The new laws eliminate suspension of deportation, a form of relief leading to lawful permanent resident status for undocumented immigrants of good moral character who had lived continuously in the United States for at least seven years and would experience extreme hardship if deported.

Under the new laws, suspension is replaced by "cancellation of removal." It requires 10 years of continuous residence and "exceptional and extremely unusual hardship" if deported -- hardship not to the immigrants themselves, but to family members who are U.S. citizens or lawful permanent residents.

To say that deportation to El Salvador and Guatemala would be a hardship for ABC class members and their families is an understatement. Despite the peace accords, death squads and street gangs continue to take their revenge in both countries, placing these nations among the most violent in the world. The rate of homicides in El Salvador -- 114 per 100,000 persons compared to the U.S. rate of 11 per 100,000 -- outpaces the rate of killing during the Salvadoran civil war.

Well over half of Salvadorans live in poverty, while in Guatemala 66 percent of the work force is unemployed or underemployed and 75 to 85 percent of the population live in extreme poverty.

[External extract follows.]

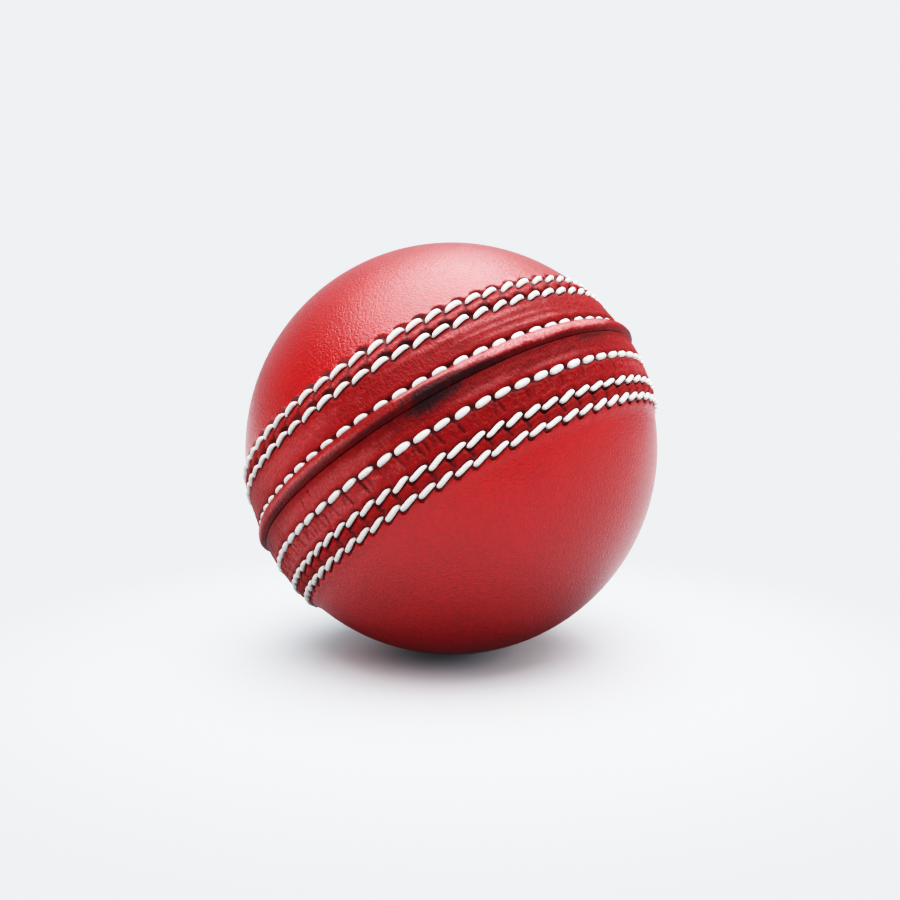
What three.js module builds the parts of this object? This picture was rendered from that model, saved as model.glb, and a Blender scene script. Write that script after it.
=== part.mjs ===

More than half of El Salvador's national income comes from money sent by relatives in the United States, many of whom are ABC asylum seekers.

To flood these unstable countries with thousands of returning refugees will only worsen these problems, place lives at risk and undermine the fragile peace initiatives that are not yet fully realized.

President Clinton and Congress can prevent this injustice by granting lawful permanent resident status to all ABC class members now. Now is the time to flood our elected officials with letters and phone calls, demanding that justice be done.

Demetria Martinez lives in Tucson, Ariz.